Former Vice President, Dr. Mahamudu Bawumia, once again, placed Ghana's acclaimed digital success on the international stage at the 2026 London School of Economics and Political Science Africa Summit.
Speaking on the theme "Artificial Intelligence and Uniting Borders," Dr. Bawumia called on African countries to prioritise artificial intelligence, which he said, is the latest phenomenon in digital transformation, which will contribute immensely to the development of nations that embrace it with all seriousness.
While urging Africa to prioritise it, Dr. Bawumia, however, warned that countries that were lagging behind in digitalisation, or countries that had not made progress in digital infrastructure, will struggle to effectively implement AI, as "there can be no AI without digitalisation."
Inspite of his concerns over limited progress by African countries in digitalisation, Dr. Bawumia was upbeat, as he named a few exceptions he said had showed the way in digitalisation, and therefore, we're on track to embrace AI.

Among those special group he mentioned included Kenya, Rwanda, South Africa and Ghana, which he highlighted the digital transformation he contributed significantly as Vice President to place Ghana in readiness for AI.

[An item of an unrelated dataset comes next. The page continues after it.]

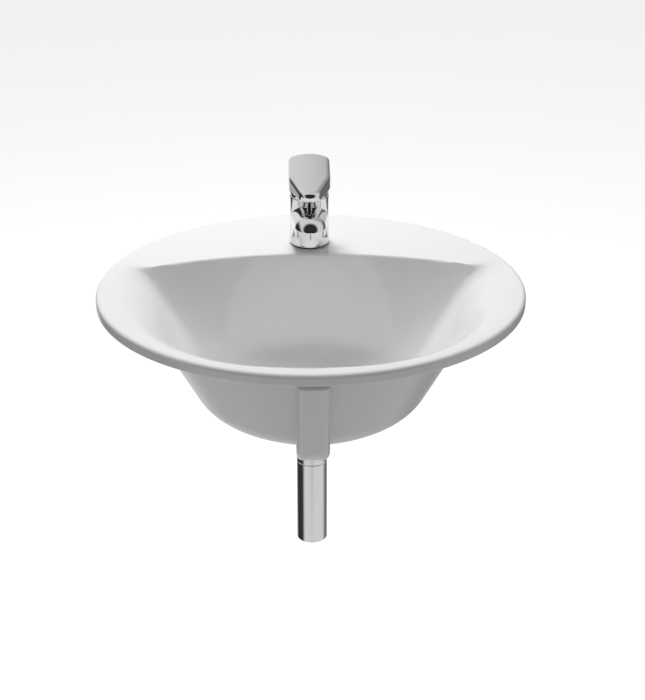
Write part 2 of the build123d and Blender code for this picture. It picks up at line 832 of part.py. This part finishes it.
def waste_body():
    joint = -joint_depth
    thread_end = -waste_thread_end
    made = tube(thread_radius, thread_end, flange_bottom_z + flange_thickness / 2)
    flange = tube(flange_radius, flange_bottom_z, flange_top_z)
    made += fillet(flange.edges().group_by(Axis.Z)[-1], flange_edge_round)
    made += tube(tube_radius, joint, thread_end)
    made = chamfer(made.edges().group_by(Axis.Z)[0], joint_chamfer)
    made -= tube(waste_bore_radius, joint + spigot_length, flange_top_z + 1)
    made -= tube(spigot_outside + thread_gap, joint - 1, joint + spigot_length + 1)
    wide = waste_bore_radius + mouth_flare
    made -= Pos(0, 0, flange_top_z - mouth_flare / 2) * Cone(waste_bore_radius, wide, mouth_flare)
    for k in range(slot_count):
        window = Pos(thread_radius, 0, overflow_mid_z) * Box(thread_radius, slot_width, slot_height)
        made -= Rot(0, 0, 360 / slot_count * (k + 0.5)) * window
    bridge_low = bridge_top_z - bridge_height
    bridge = tube(hub_radius, bridge_low, bridge_top_z)
    for k in range(3):
        arm = Pos(waste_bore_radius / 2, 0, (bridge_low + bridge_top_z) / 2) * Box(
            waste_bore_radius + 2, bridge_width, bridge_height
        )
        bridge += Rot(0, 0, 30 + 120 * k) * arm
    bridge &= tube(waste_bore_radius + 1, bridge_low, bridge_top_z)
    made += bridge
    return made - tube(core_radius + thread_gap, bridge_low - 1, bridge_top_z + 1)


spigot_outside = tube_radius - tube_wall - spigot_gap


def flange_seal():
    low, high = flange_seat_z + seat_gap / 2, flange_bottom_z - seat_gap / 2
    return tube(flange_radius - flange_seal_inset, low, high, thread_radius + loose_gap)


washer_top = boss_bottom_z - seat_gap
backnut_top = washer_top - throat_washer_thickness - seat_gap


def throat_washer():
    low = washer_top - throat_washer_thickness
    made = tube(throat_washer_radius, low, washer_top)
    made = chamfer(made.edges().group_by(Axis.Z)[0], throat_washer_chamfer)
    return made - tube(thread_radius + loose_gap, low - 1, washer_top + 1)


def waste_backnut():
    low = backnut_top - backnut_height
    made = hexagon(backnut_width, low, backnut_top) & tube(backnut_corner_radius, low, backnut_top)
    made += tube(backnut_width / 2, backnut_top - backnut_collar, backnut_top)
    return made - tube(thread_radius + thread_gap, low - 1, backnut_top + 1)


plug_low = flange_top_z + plug_seal_proud
plug_seal_height = flange_top_z + plug_seal_section / 2 + seat_gap


def plug_cap():
    """A shallow dome with a threaded boss and a groove for its seal."""
    high = plug_low + plug_cap_edge
    made = tube(plug_cap_radius, plug_low, high + plug_cap_crown)
    crown = (plug_cap_radius**2 + plug_cap_crown**2) / (2 * plug_cap_crown)
    made &= Pos(0, 0, high + plug_cap_crown - crown) * Sphere(crown)
    rims = made.edges().filter_by(GeomType.CIRCLE)
    made = fillet(rims, plug_cap_edge_round)
    groove = plug_seal_section / 2 + seat_gap
    made -= ring(plug_seal_ring_radius, 2 * groove, plug_seal_height)
    made += tube(plug_boss_radius, plug_low - plug_boss_height, plug_low + 1)
    return made - tube(plug_stem_radius + thread_gap, plug_low - plug_boss_height - 1, plug_low)


def plug_seal():
    return ring(plug_seal_ring_radius, plug_seal_section, plug_seal_height)


core_high = bridge_top_z + core_collar_height + seat_gap


def click_core():
    made = tube(core_radius, core_high - core_length, core_high)
    made += tube(core_collar_radius, core_high - core_collar_height, core_high)
    return made - tube(plug_stem_radius + running_gap, core_high - core_length + core_floor, core_high + 1)


def plug_stem():
    """It slides in the core, and its foot stays held in the core at the top of the travel."""
    foot = core_high - plug_travel - stem_held_length
    return tube(plug_stem_radius, foot, plug_low - seat_gap)


def plug_spring():
    low = core_high + seat_gap + spring_wire / 2
    high = plug_low - plug_boss_height - seat_gap - spring_wire / 2
    path = Helix((high - low) / spring_turns, high - low, spring_radius)
    coil = sweep(Plane(origin=path @ 0, z_dir=path % 0) * Circle(spring_wire / 2), path=path)
    return Pos(0, 0, low) * coil


def tailpiece():
    joint, end = -joint_depth, -tube_end_depth
    made = tube(tube_radius, end, joint - seat_gap)
    made = chamfer(made.edges().group_by(Axis.Z)[-1], joint_chamfer)
    made = fillet(made.edges().group_by(Axis.Z)[0], tube_wall * 0.4)
    made += tube(spigot_outside, joint - spigot_root / 2, joint + spigot_length - 1)
    made -= tube(tube_radius - tube_wall, end - 1, joint - spigot_root)
    made -= tube(spigot_outside - spigot_wall, joint - spigot_root - 1, joint + spigot_length)
    half = o_ring_section / 2
    inner = spigot_outside - o_ring_section + thread_gap
    return made - tube(spigot_outside + 1, o_ring_height - half, o_ring_height + half, inner)


o_ring_height = -joint_depth + spigot_length / 2


def tail_o_ring():
    radius = spigot_outside - o_ring_section / 2 + thread_gap
    return ring(radius, o_ring_section - 2 * seat_gap, o_ring_height)


tap_place = Pos(0, tap_y, ledge_z)
drain_place = Pos(0, drain_y, 0)

nodes = {
    "basin": basin(),
    "tap_body": tap_place * tap_body(),
    "tap_base_gasket": tap_place * tap_base_gasket(),
    "fixing_stud": tap_place * fixing_stud(),
    "horseshoe_rubber": tap_place * horseshoe(horseshoe_rubber_top, horseshoe_rubber_thickness),
    "horseshoe_plate": tap_place * horseshoe(horseshoe_plate_top, horseshoe_plate_thickness),
    "fixing_nut": tap_place * fixing_nut(),
    "cartridge_seals": tap_place * seal_set(lower_seal_height),
    "cartridge_base": tap_place * cartridge_base(),
    "disc_seals": tap_place * seal_set(upper_seal_height),
    "fixed_disc": tap_place * fixed_disc(),
    "moving_disc": tap_place * moving_disc(),
    "disc_carrier": tap_place * disc_carrier(),
    "cartridge_housing": tap_place * cartridge_housing(),
    "lever_guide": tap_place * lever_guide(),
    "spindle": tap_place * spindle(),
    "spindle_pin": tap_place * spindle_pin(),
    "retaining_nut": tap_place * retaining_nut(),
    "dome_cover": tap_place * dome_cover(),
    "lever_handle": tap_place * lever_handle(),
    "grub_screw": tap_place * grub_screw(),
    "index_plug": tap_place * index_plug(),
    "aerator_housing": tap_place * aerator_housing(),
    "aerator_insert": tap_place * aerator_insert(),
    "aerator_washer": tap_place * aerator_washer(),
    "waste_body": drain_place * waste_body(),
    "flange_seal": drain_place * flange_seal(),
    "throat_washer": drain_place * throat_washer(),
    "waste_backnut": drain_place * waste_backnut(),
    "plug_cap": drain_place * plug_cap(),
    "plug_seal": drain_place * plug_seal(),
    "plug_stem": drain_place * plug_stem(),
    "click_core": drain_place * click_core(),
    "plug_spring": drain_place * plug_spring(),
    "tailpiece": drain_place * tailpiece(),
    "tail_o_ring": drain_place * tail_o_ring(),
}

for name, shape in nodes.items():
    export_step(shape, f"parts/{name}.step")
    print(name, round(shape.volume), "mm3")
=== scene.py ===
from math import cos, pi, radians, sin, tau

import bmesh
import bpy
from mathutils import Matrix, Vector


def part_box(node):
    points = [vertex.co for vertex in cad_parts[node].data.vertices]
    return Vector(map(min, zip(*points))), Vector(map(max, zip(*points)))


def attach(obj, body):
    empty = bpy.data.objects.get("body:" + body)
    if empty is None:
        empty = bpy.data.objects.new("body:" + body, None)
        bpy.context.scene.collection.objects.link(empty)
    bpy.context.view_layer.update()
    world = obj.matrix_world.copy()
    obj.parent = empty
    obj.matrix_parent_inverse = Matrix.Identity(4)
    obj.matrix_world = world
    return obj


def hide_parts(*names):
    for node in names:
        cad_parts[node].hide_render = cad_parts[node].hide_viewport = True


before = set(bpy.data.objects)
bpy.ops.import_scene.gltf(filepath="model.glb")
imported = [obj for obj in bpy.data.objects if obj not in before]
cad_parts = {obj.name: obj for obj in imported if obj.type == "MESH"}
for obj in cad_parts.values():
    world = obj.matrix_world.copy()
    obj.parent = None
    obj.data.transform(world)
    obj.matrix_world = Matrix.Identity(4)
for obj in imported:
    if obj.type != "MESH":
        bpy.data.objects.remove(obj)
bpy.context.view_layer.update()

# Basin
# One casting of white vitreous china, glazed all over but for the ground ring on the rim's underside
# and the foot of the drain boss, which are bare, cream and matt.


class Link:
    """A shader socket. Arithmetic on links and numbers adds the Math nodes that work it out."""

    def __init__(self, finish, socket):
        self.finish = finish
        self.socket = socket

    def math(self, operation, *values):
        return self.finish.node("Math", {"operation": operation}, dict(enumerate(values)))

    def __add__(self, other):
        return self.math("ADD", self, other)

    def __radd__(self, other):
        return self.math("ADD", other, self)

    def __rsub__(self, other):
        return self.math("SUBTRACT", other, self)

    def __mul__(self, other):
        return self.math("MULTIPLY", self, other)

    def __rmul__(self, other):
        return self.math("MULTIPLY", other, self)

    def between(self, low, high):
        """A smooth step from 0 at low to 1 at high."""
        settings = {"interpolation_type": "SMOOTHSTEP"}
        return self.finish.node("MapRange", settings, {"Value": self, "From Min": low, "From Max": high})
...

"In my public work, I have consistently argued that digital transformation is not a luxury; it is a development imperative especially for job creation, service delivery, and inclusion. The practical logic is simple: you cannot scale digital services, let alone AI, if you cannot identify citizens reliably and keep verifiable records," Dr. Bawumia said, referring to Ghana's robust digital pillars, the national biometric identity system, the digital address system and a seamless, interoperable digital payment system.
Dr. Bawumia recalled a 2021 keynote address in which he described described Ghana’s approach to digitalisation as “holistic,” focused on "bottlenecks like lack of identity documents and lack of addresses, and anchored by transformation enablers such as the Ghana Card (which is Ghana’s national digital identity card) and the Digital Address System, because people can only be served at scale when they can be identified and located across systems."
"Ghana’s opportunity for AI starts with the fact that identity has become scale infrastructure, not a pilot," he added.
To buttress to the audience the success story of Ghana's unique national identity system, Dr. Bawumia shared a National Identification Authority report, which states that, as at 13 February 2026, Ghana had enrolled 19,310,568 Ghanaians and issued 18,496,113 cards.
"The next step is governance: transforming these rails into trusted datasets and accountable AI-enabled services, with clear privacy safeguards and transparent oversight."
The former Vice President added that unlike so many other African countries which are way behind in digital transformation, Ghana is a regional leader and as a result of the foundation built, Ghana can move on to the next level.
"Ghana’s Ministry of Communication, Digital Technology and Innovations has begun UNESCO AI Readiness Assessment Methodology consultations and states that outcomes will inform Ghana’s National AI Strategy."
"AI scales fastest where digital public infrastructure is strong, and where public trust is protected by design," Dr. Bawumia stressed.